SES’ Wrede: New SAT-IP Solution a ‘Quantum Leap’ for Satellite TV Industry

[Satellite News 04-30-12] SES has unveiled a new broadcast technology that it hopes will revolutionize how satellite TV signals are received within the home. SES designed SAT-IP as a new IP-based satellite reception technology that demodulates and converts satellite signals to IP.

   SES Vice President of Reception Systems Thomas Wrede said the introduction of SAT-IP could represent a quantum leap for the industry and believes the service will find success with pay-TV operators wanting to broaden their reach in the home.
   “[SAT-IP] will make available linear satellite TV in its high picture quality to devices that do not have an integrated tuner,” Wrede told Satellite News. “Furthermore, SAT-IP devices allow satellite signals to be transported over any wired or wireless IP link. SAT-IP will benefit operators and equipment manufacturers. Operators can introduce neat solutions for in-home multi-screen viewing and manufacturers can bring out a range of respective products. First products to reach soon the market will be SAT-IP multi-switches (servers) and set top boxes that accept satellite content also via an Ethernet interface.”
   In a SAT-IP environment, IP-enabled devices such as tablets, PCs, laptops, smartphones, Connected TVs, game consoles and media players will be able to receive satellite programming. This means that consumers will be able to enjoy the benefits of watching TV programs on different devices and screens. SES hopes SAT-IP will become an official standard that is open to all manufacturers and allows them to develop a neutral environment of multiple devices.
   Current prototypes already allow for the reception of up to eight programs on eight different screen devices at home. Wrede, who helped unveil the new technology during one of SES’s Industry Day events, admits the project has been a challenging one for the operator as it looks to bring new solutions to the industry.
   “SES has been coordinating the SAT-IP project and has been bringing operators and industry together,” he said. “The result is the SAT-IP communications protocol that will become a European standard. The major challenge is to agree with operators and industry on a suitable DRM solution for transporting securely encrypted content. The project so far runs for about a year now.”
   The broadcasting landscape has irrevocably changed in the years since Apple introduced the iPad and smartphones became more sophisticated. Wrede admits the satellite industry is being forced to evolve alongside the consumer.
   “Consumers will continue to watch linear television in HD and ‘Beyond HD’ formats on large screens and only satellite has got the bandwidth to deliver the required plethora of programs,” said Wrede. “With SAT-IP, the satellite industry now has got an excellent technology to make linear satellite content available also on smartphones and tablet devices. In so far, it is further strengthening the position of linear TV as a main distribution method, but complementing it with new technologies.”
   The first SAT-IP based products are likely to be available later this year after being demonstrated for the Apple iPad. Wrede believes the satellite industry will benefit from SES’s future-oriented initiatives. “Satellite will benefit from the evolution of Ethernet based in-home networking technologies – higher speed for wireless, powerline, etc. The big benefit will be that linear satellite signals can be interfaced easily into IP in-home networking topologies. All operators will benefit. SAT-IP will provide operators with the tool kit to develop and bring to market user-friendly solutions for a multi-screen environment.”

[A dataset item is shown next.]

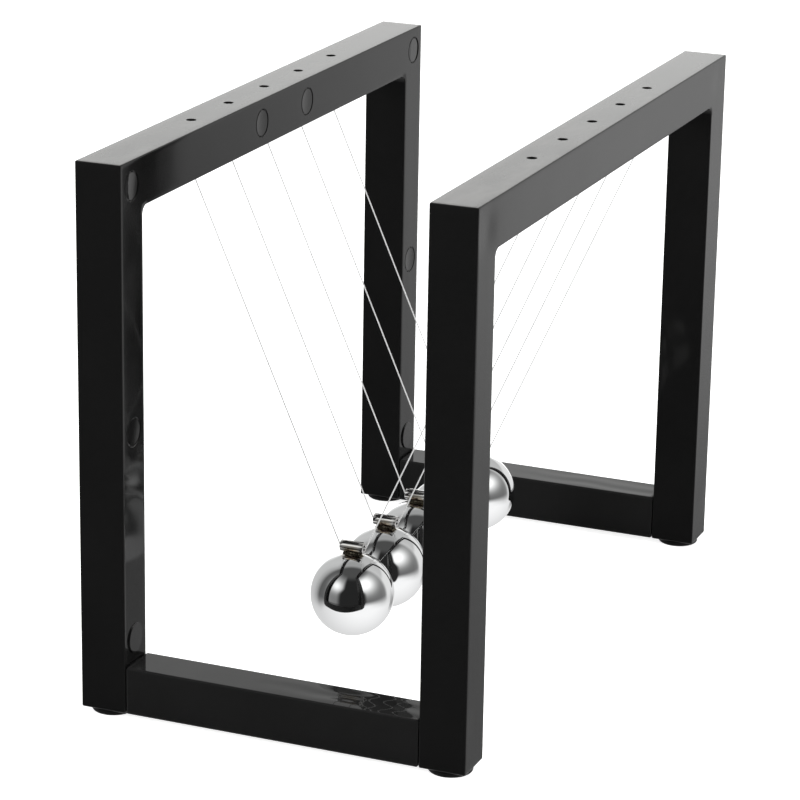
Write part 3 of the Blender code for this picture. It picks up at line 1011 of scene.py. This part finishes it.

   Now that SES has announced details of its SAT-IP initiative, the challenge will be to make sure the initiative becomes a success. Wrede said the next steps for the new platform would involve the European standardization of SAT-IP and the market launch of SAT-IP compliant hard- and software. “In parallel, SES will make available to industry the necessary tools to implement compliance testing and devices certification,” he said.